Após vários anos de dificuldade de aplicação dos recursos do Fundo de Universalização dos Serviços de Telecomunicações – previsto no Art. 81, inciso II da Lei Geral de Telecomunicações (Lei 9.472/97) e instituído por meio da Lei 9.998/2000 – há um projeto de aplicação dos recursos, encabeçado pela Agência Nacional de Telecomunicações (Anatel) e que tem apoio tanto dos agentes privados quanto dos servidores e sociedade civil organizada. E, mais do que isso, que estabelece critérios para a aplicação dos recursos, bem como uma governança – com participação da sociedade e dos agentes privados -, partindo de um diagnóstico técnico e levando em conta as prioridades da população. Aprovado como anteprojeto de lei na Anatel e enviado ao Ministério da Ciência, Tecnologia, Inovações e Comunicações (MCTIC), este projeto foi incorporado em substitutivo ao Projeto de Lei do Senado 1.418/2019, aprovado por aquela casa e pela Câmara dos Deputados recentemente, em novembro do ano passado. Segue agora apenas para análise das alterações no Senado. Estamos muito perto!
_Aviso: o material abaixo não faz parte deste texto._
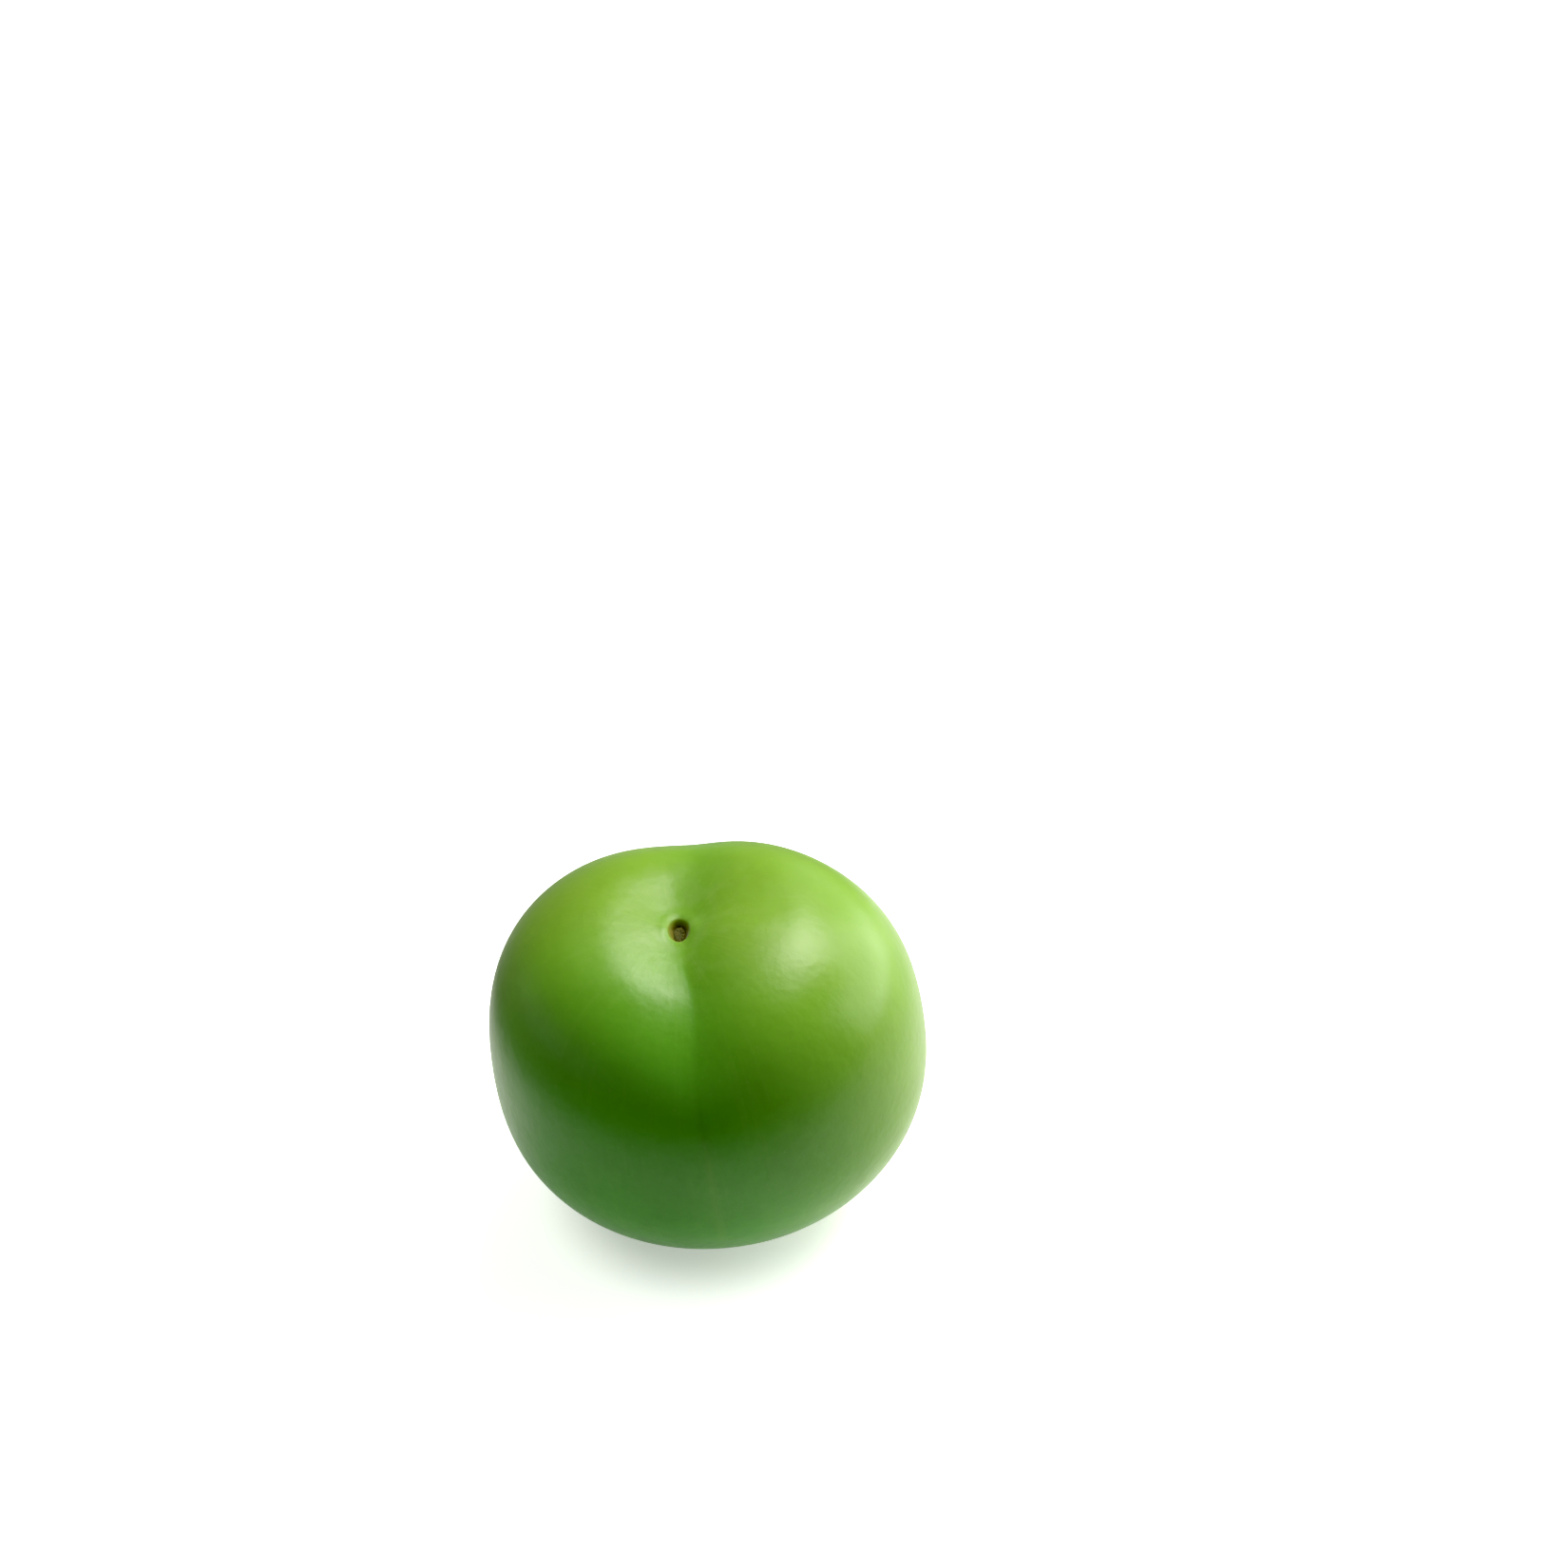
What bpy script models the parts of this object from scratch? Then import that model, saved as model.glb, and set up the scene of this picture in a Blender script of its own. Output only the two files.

Acabar com o Fust significa relegar ao mercado a tarefa de levar este serviço essencial para a população de todo o país. Se por um lado os pequenos provedores de conexão têm feito um excelente trabalho em conectar áreas que as grandes teles consideram pouco atrativas economicamente, eles seguem dependentes de maior suporte de crédito e de infraestrutura de atacado/longas distâncias para oferecer o serviço em pequenas localidades. No Nordeste, 43% dos domicílios ainda não contam com conexão – alguma, de qualquer tipo! – conforme levantamento da pesquisa TIC Domicílios realizada pelo Centro Regional de Estudos para o Desenvolvimento da Sociedade da Informação (Cetic.br). Este percentual é de 37% no Norte e de 36% no Centro-Oeste. Nas classes D e E, 60% ainda não possuem conexão. Do total de domicílios conectados, 37% não dispõe de banda larga fixa, o que significa que pesam sobre estas famílias os preços mais elevados por bit trafegado e as restrições de franquia. Significa que boa parte das famílias ainda vive no curral informativo dos apps cujo tráfego é liberado, nos quais predominam os memes e títulos chamativos para disputa de narrativa.
Assim, o Intervozes orienta que os Senadores da República, na Comissão de Constituição e Justiça, aptos a decidir o futuro dos fundos públicos, atentem para a necessidade de resguardar o FUST por meio de emenda de plenário, caso esta PEC siga tramitando. Ou, se não for possível ganhar esta batalha, que incluam, por emenda de plenário, a obrigação de destinação de recursos desvinculados para a ampliação da infraestrutura de suporte à banda larga, ao lado da destinação para rodovias. E, por último, preparem-se para a criação de lei complementar de manutenção do Fust. Só assim vamos avançar na garantia da cidadania do século 21 a todos os brasileiros.